Perhaps the only persons who know, aside from Clark, are Bock and Kamsler. And not only are they not saying, but Bock threatened to go to court to block Dedman’s story. Bock claims to talk to her regularly via phone.

Huguette’s millions came from her Montana copper king father, William A. Clark, who bought his way into a U.S. Senate seat. He lived in New York, but took a shine to the Santa Barbara hill, buying it in 1923 for $300,000. The bird sanctuary that the property overlooks is named for Huguette’s sister, Andrée, who died of meningitis at 16.
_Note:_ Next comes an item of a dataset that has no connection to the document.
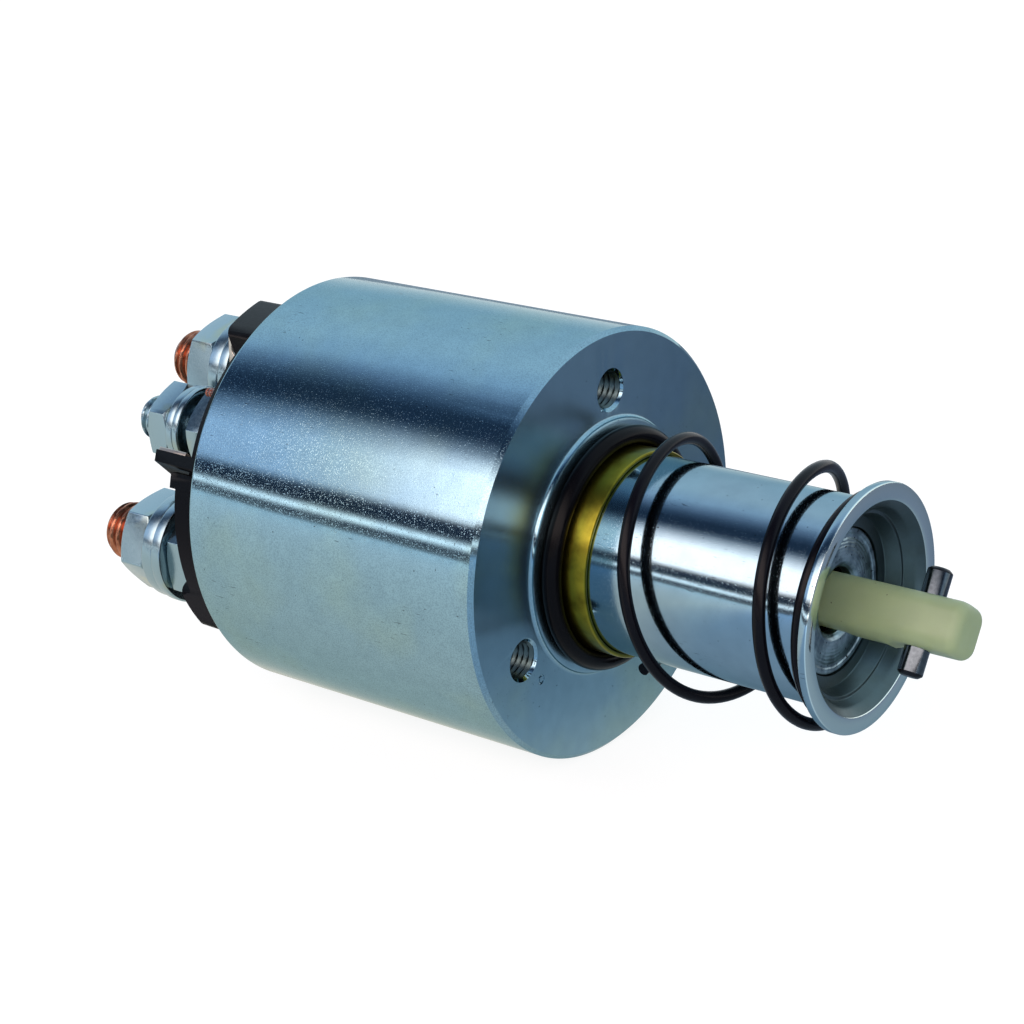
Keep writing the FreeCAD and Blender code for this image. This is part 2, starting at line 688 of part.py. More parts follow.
def contact_rod():
    """Rod through the core, with a collar for the contact spring."""
    turned_part("contact_rod", [
        ("-rod_depth", "0"),
        ("-rod_depth", "rod_radius - rod_edge"),
        ("-(rod_depth + rod_edge)", "rod_radius"),
        ("-collar_front", "rod_radius"),
        ("-collar_front", "rod_collar"),
        ("-collar_back", "rod_collar"),
        ("-collar_back", "rod_neck"),
        ("-rod_end", "rod_neck"),
        ("-rod_end", "0"),
    ])


def contact_gear():
    """Springs, bushes, disc and clip that ride on the rod."""
    bore = "rod_neck + running_gap"
    snug = "disc_bore - press_gap"
    middle = "(disc_front + disc_thick / 2)"
    coil(
        "contact_spring",
        "bush_front - contact_wire / 2 - seat_gap",
        "bush_front - collar_back - contact_wire - seat_gap * 2",
        "rod_neck + running_gap + contact_wire",
        "contact_wire / 2",
        "contact_turns",
        behind=True,
    )
    turned_part("front_bush", [
        ("-bush_front", bore),
        ("-bush_front", "bush_radius"),
        ("-(disc_front - seat_gap)", "bush_radius"),
        ("-(disc_front - seat_gap)", snug),
        (f"-({middle} - seat_gap)", snug),
        (f"-({middle} - seat_gap)", bore),
    ])
    turned_part("contact_disc", rectangle(
        "-disc_back", "-disc_front", "disc_bore", "disc_radius",
    ))
    turned_part("rear_bush", [
        ("-bush_back", bore),
        ("-bush_back", "bush_radius"),
        ("-(disc_back + seat_gap)", "bush_radius"),
        ("-(disc_back + seat_gap)", snug),
        (f"-{middle}", snug),
        (f"-{middle}", bore),
    ])
    turned_part("rod_clip", rectangle(
        "-clip_back", "-clip_front", "rod_neck + press_gap", "clip_radius",
    ))
    coil(
        "contact_return_spring",
        "pocket_floor - contact_return_wire / 2 - seat_gap",
        "pocket_floor - clip_back - contact_return_wire - seat_gap * 2",
        "clip_radius - contact_return_wire",
        "contact_return_wire / 2",
        "contact_return_turns",
        behind=True,
    )


def cap_seal():
    """Rubber ring between the pole plate and the cap."""
    turned_part("cap_seal", rectangle(
        "-(pole_back + seat_gap)", "-seal_back", "cap_bore", "crimped_radius",
    ))


def cap_cup():
    """Cup of the moulded cap: stepped end wall and a middle boss over the rod."""
    shoulder = "-(lip_depth - seat_gap)"
    return turned_part("terminal_cap", [
        ("-cap_front", "cap_bore"),
        ("-cap_front", "crimped_radius"),
        (shoulder, "crimped_radius"),
        (shoulder, "cap_rim"),
        ("-rim_depth", "cap_rim"),
        ("-rim_depth", "cap_rim - rim_wall"),
        ("-cap_face", "cap_rim - rim_wall"),
        ("-cap_face", "hub_radius"),
        ("-(hub_depth - hub_edge)", "hub_radius"),
        ("-hub_depth", "hub_radius - hub_edge"),
        ("-hub_depth", "0"),
        ("-pocket_floor", "0"),
        ("-pocket_floor", "hub_pocket"),
        ("-cap_floor", "hub_pocket"),
        ("-cap_floor", "cap_bore"),
    ])


def cap_pads(body):
    """Pads under the studs: those of the main studs run out to the rim as lobes."""
    for stud in ("motor", "battery"):
        round_end = new_sketch(body, "YZ_Plane", "cap_floor", f"{stud}_angle")
        circle_at(round_end, f"{stud}_circle", "0", "pad_radius")
        pad(body, round_end, "main_pad - cap_floor")
        outward = new_sketch(body, "YZ_Plane", "cap_floor", f"{stud}_lobe")
        closed_outline(outward, rectangle(
            f"{stud}_circle", "housing_radius + pad_radius", "-lobe_wide / 2", "lobe_wide / 2",
        ))
        pad(body, outward, "main_pad - cap_floor")
    small = new_sketch(body, "YZ_Plane", "cap_floor", "control_angle")
    circle_at(small, "control_circle", "0", "control_pad_radius")
    pad(body, small, "control_pad - cap_floor")


def terminal_cap():
    """Moulded cap with its pads, a barrier rib and a guard wall beside the battery stud."""
    body = cap_cup()
    cap_pads(body)
    rib = new_sketch(body, "YZ_Plane", "cap_floor", "-rib_turn")
    closed_outline(rib, rectangle(
        "-rib_outer", "-rib_inner", "-(rib_offset + rib_thick)", "-rib_offset",
    ))
    pad(body, rib, "rib_depth - cap_floor")
    revolve(body, [rectangle(
        "-(rib_depth + rib_thick)", "-(lip_depth - seat_gap)", "cap_rim",
        "housing_radius + pad_radius * 2",
    )], cut=True)
    for reach, span in (
        ("guard_depth", "battery_lobe - guard_from"),
        ("guard_depth + guard_step", "guard_step_span"),
    ):
        guard = rectangle(f"-({reach})", "-cap_floor", "cap_rim - rim_wall", "cap_rim")
        revolve(body, [guard], start="guard_from", span=span)
    for stud, radius in (
        ("motor", "main_stud"), ("battery", "main_stud"), ("control", "control_stud"),
    ):
        drill(body, f"{stud}_circle", f"{stud}_angle", f"{radius} + press_gap")
    drill(body, "lead_circle", "motor_lead_angle", "lead_hole")
    drill(body, "lead_circle", "control_lead_angle", "lead_hole")


def drill(body, circle, angle, radius):
    """Hole along X right through a body, at a polar place."""
    sketch = new_sketch(body, "YZ_Plane", None, angle)
    circle_at(sketch, circle, "0", radius)
    hole = pad(body, sketch, "through_all", cut=True)
    hole.Midplane = True


STUDS = {
    "motor": ("main", "main_pad + strap_thick"),
    "battery": ("main", "main_pad"),
    "control": ("control", "control_pad + strap_thick"),
}


def stack_of(stud):
    """Station of each piece stacked on a stud, from the cap outwards."""
    kind, base = STUDS[stud]
    slack = "control_slack" if kind == "control" else "0"
    stations = {}
    for piece, thick, gap in (
        ("lower_nut", f"{kind}_nut", "0"),
        ("flat_washer", f"{kind}_washer_thick", slack),
        ("spring_washer", f"{kind}_spring_thick", "0"),
        ("upper_nut", f"{kind}_nut", "0"),
    ):
        near = f"({base} + {gap} + seat_gap)"
        base = f"{near} + {thick}"
        stations[piece] = (near, f"({base})")
    return stations


def stud_pieces(stud):
    """Threaded stud with its two nuts, flat washer and split spring washer."""
    kind = STUDS[stud][0]
    thread = f"{kind}_stud"
    loose = f"{thread} + stud_gap"
    stack = stack_of(stud)
    tip = stack["upper_nut"][1]
    body = turned_part(f"{stud}_stud", rectangle(
        f"-({tip} + {kind}_free)", "-(cap_floor - seat_gap)", "0", thread,
    ))
    head = new_sketch(body, "YZ_Plane", "cap_floor - seat_gap", f"{stud}_angle")
    radius = "control_head" if kind == "control" else "head_radius"
    thick = "control_head_thick" if kind == "control" else "head_thick"
    circle_at(head, "0", "0", radius)
    pad(body, head, f"{thick} - seat_gap", backwards=False)
    doc.recompute()
    end = min(vertex.X for vertex in body.Shape.Vertexes)
    tip_radius = size(thread)
    dress(body, "Fillet", lambda edge: is_circle(edge, tip_radius, end), f"{kind}_dome")
    put_on_stud(body, stud)
    for place in ("lower", "upper"):
        near, far = stack[f"{place}_nut"]
        turn = f"{stud}_{place}_turn"
        nut(f"{stud}_{place}_nut", near, far, f"{kind}_flats", loose, turn, stud)
    for place, radius in (("flat_washer", f"{kind}_washer"), ("spring_washer", f"{kind}_spring")):
        near, far = stack[place]
        washer = turned_part(
            f"{stud}_{place}", rectangle(f"-{far}", f"-{near}", loose, radius),
        )
        if place == "spring_washer":
            washer.Tip.setExpression("Angle", bound("split_angle"))
        put_on_stud(washer, stud)


def nut(label, near, far, flats, bore, turn, stud):
    """Hexagon nut with its corners bevelled on both faces."""
    corner = f"({flats} / 2 / cos(30))"
    face = f"({flats} / 2 - nut_inset)"
    beyond = f"({corner} + nut_bevel)"
    slope = f"nut_bevel * ({beyond} - {face}) / ({corner} - {face})"
    body = new_body(label)
    prism = body.newObject("PartDesign::AdditivePrism", label + "_hexagon")
    prism.Polygon = 6
    prism.AttachmentSupport = (origin_plane(body, "YZ_Plane"), [""])
    prism.MapMode = "FlatFace"
    prism.AttachmentOffset = Placement(Vector(0, 0, 0), Rotation(Vector(0, 0, 1), 1.0))
    prism.setExpression("AttachmentOffset.Rotation.Angle", bound(turn))
    prism.setExpression("AttachmentOffset.Base.z", bound(f"-{far}"))
    prism.setExpression("Circumradius", bound(corner))
    prism.setExpression("Height", bound(f"{far} - {near}"))
    revolve(body, [
        rectangle(f"-{far}", f"-{near}", "0", bore),
        [(f"-{near}", face), (f"-{near}", beyond), (f"-({near} + {slope})", beyond)],
        [(f"-{far}", face), (f"-{far}", beyond), (f"-({far} - {slope})", beyond)],
    ], cut=True)
    put_on_stud(body, stud)


def motor_strap():
    """Eye under the lower nut and an upright tab where the pull-in lead is soldered."""
    body = new_body("motor_strap")
    eye = new_sketch(body, "YZ_Plane", "main_pad", "motor_angle")
    circle_at(eye, "motor_circle", "0", "main_flats / 2")
    pad(body, eye, "strap_thick")
    arm = new_sketch(body, "YZ_Plane", "main_pad")
    closed_outline(arm, [
        ("-abs(motor_circle * cos(motor_angle))", "motor_circle * sin(motor_angle) + arm_wide"),
        ("-(tab_across + strap_thick)", "tab_up + tab_wide / 2"),
        ("-(tab_across + strap_thick)", "tab_up - tab_wide / 2"),
        ("-abs(motor_circle * cos(motor_angle))", "motor_circle * sin(motor_angle) - arm_drop"),
    ])
    pad(body, arm, "strap_thick")
    tab = new_sketch(body, "YZ_Plane", "main_pad")
    closed_outline(tab, rectangle(
        "-(tab_across + strap_thick)", "-tab_across", "tab_up - tab_wide / 2",
        "tab_up + tab_wide / 2",
    ))
    pad(body, tab, "strap_thick + tab_height")
    drill(body, "motor_circle", "motor_angle", "main_stud + stud_gap")
    hole = new_sketch(body, "XZ_Plane")
    circle_at(hole, "-(main_pad + strap_thick + tab_hole_height)", "tab_up", "tab_hole")
    through = pad(body, hole, "through_all", cut=True)
    through.Midplane = True


def control_strap():
    """Eye under the lower nut with an upright edge against the barrier rib."""
    body = new_body("control_strap")
    eye = new_sketch(body, "YZ_Plane", "control_pad", "control_angle")
    circle_at(eye, "control_circle", "0", "control_washer")
    pad(body, eye, "strap_thick")
    far = "(rib_outer - flange_inset)"
    face = "(rib_offset - seat_gap)"
    flange = new_sketch(body, "YZ_Plane", "control_pad", "-rib_turn")
    closed_outline(flange, rectangle(
        f"-{far}", f"-({far} - flange_length)", f"-{face}", f"-({face} - strap_thick)",
    ))
    pad(body, flange, "strap_thick + flange_height")
    middle = "abs(control_circle * cos(control_angle + rib_turn))"
    bridge = new_sketch(body, "YZ_Plane", "control_pad", "-rib_turn")
    closed_outline(bridge, rectangle(
        f"-({middle} + bridge_wide / 2)", f"-({middle} - bridge_wide / 2)",
        f"-{face}", "-bridge_end",
    ))
    pad(body, bridge, "strap_thick")
    drill(body, "control_circle", "control_angle", "control_stud + stud_gap")


def lead(label, angle, near, far):
    """Straight end of a winding, through the pole plate and the cap."""
    body = new_body(label)
    sketch = new_sketch(body, "YZ_Plane", near, angle)
    circle_at(sketch, "lead_circle", "0", "lead_radius")
    pad(body, sketch, f"{far} - ({near})")


def terminals():
    """Studs with their hardware, the straps and the ends of the windings."""
    for stud in STUDS:
        stud_pieces(stud)
    motor_strap()
    control_strap()
    start = "bobbin_back + seat_gap"
    lead("pull_in_lead", "motor_lead_angle", start, "main_pad + strap_thick + lead_bared")
    lead("hold_in_lead", "control_lead_angle", start, "control_pad + strap_thick")


for make in (
    housing, guide_sleeve, front_seal, plunger, retaining_washer, link, cross_pin,
    return_spring, meshing_spring, bobbin, windings, fixed_core, contact_rod,
    contact_gear, cap_seal, terminal_cap, terminals,
):
    make()
doc.recompute()

failed = [
    item.Label for item in doc.Objects
    if {"Invalid", "Error"} & set(item.State)
]
for item in parts:
    if item.Shape.isNull() or not item.Shape.isValid():
        failed.append(item.Label)
if failed:
    raise SystemExit(f"failed: {sorted(set(failed))}")

os.makedirs("parts", exist_ok=True)
for item in parts:
    item.Shape.exportStep(f"parts/{item.Label}.step")
    print(f"{item.Label:24s} {len(item.Shape.Solids)} solid {item.Shape.Volume:10.1f} mm3")
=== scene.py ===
"""Starter solenoid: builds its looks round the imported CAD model.

Everything is in metres in the model's own frame: the origin is the centre of the front mounting face,
+X runs out along the plunger and +Z is up. Sizes in the tables below are millimetres, as on a drawing.
"""
import math

import bpy
from mathutils import Matrix, Vector


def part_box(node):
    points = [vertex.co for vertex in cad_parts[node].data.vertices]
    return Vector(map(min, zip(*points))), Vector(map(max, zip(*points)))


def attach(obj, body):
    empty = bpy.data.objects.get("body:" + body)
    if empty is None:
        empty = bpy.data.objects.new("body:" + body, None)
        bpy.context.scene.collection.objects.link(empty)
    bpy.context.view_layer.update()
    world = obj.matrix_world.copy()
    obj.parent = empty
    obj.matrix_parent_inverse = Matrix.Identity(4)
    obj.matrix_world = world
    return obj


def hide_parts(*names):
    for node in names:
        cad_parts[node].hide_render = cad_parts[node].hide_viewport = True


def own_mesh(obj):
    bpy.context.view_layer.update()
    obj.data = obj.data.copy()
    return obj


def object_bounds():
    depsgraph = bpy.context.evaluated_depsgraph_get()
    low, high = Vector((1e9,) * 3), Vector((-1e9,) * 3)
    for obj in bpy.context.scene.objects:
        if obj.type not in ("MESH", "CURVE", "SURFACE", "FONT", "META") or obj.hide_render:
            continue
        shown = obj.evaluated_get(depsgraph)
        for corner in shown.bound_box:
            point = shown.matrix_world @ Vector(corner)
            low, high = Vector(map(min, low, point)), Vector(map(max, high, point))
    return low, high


bl_info = {
    "name": "Starter solenoid",
    "version": (1, 0, 0),
    "blender": (4, 5, 0),
    "location": "3D View > Sidebar > Solenoid",
    "description": "Builds the pieces, finishes and studio of a starter solenoid",
    "category": "Object",
}

MM = 0.001
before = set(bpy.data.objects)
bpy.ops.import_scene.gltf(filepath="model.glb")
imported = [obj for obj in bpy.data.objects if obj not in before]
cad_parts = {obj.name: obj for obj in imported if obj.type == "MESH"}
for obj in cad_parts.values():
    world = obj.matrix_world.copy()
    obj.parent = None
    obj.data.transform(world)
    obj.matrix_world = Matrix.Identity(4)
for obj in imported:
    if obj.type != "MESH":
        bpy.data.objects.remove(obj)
cad_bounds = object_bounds()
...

Huguette grew up in Senator Clark’s 121-room Fifth Avenue mansion, with its four velvet-lined art galleries, 225 paintings, a statue by Rodin, Greek and Egyptian antiquities, Gothic tapestries, Persian carpets, a circular marble hall, and antique bronzes representing Ulysses and Prometheus.

After Clark’s 1925 death, his wife, Anna, moved to the present 907 Fifth Avenue apartment and had the mansion demolished. Anna E. Clark died in 1963, and is interred in the Clark Mausoleum in Brooklyn. Paris-born Huguette inherited millions.

Dedman raises troubling questions: “Why are relatives being kept away — on her orders or her attorney’s? Does she know what has been sold? Does she know that the IRS was after her for unpaid income taxes? Does she know that her accountant has a felony conviction? Does she know that her accountant and her attorney ended up owning an apartment signed over to them by an elderly client?”

Meanwhile, Clark busies herself with dolls and is said to be in relatively good health, just preferring not to socialize.

UPDATE: The New York district attorney’s elder abuse unit has launched an investigation into the financial affairs of Huguette Clark. The same unit investigated the Brooke Astor case.

This story has been amended since its original posting to correct the date of Anna Clarke’s death.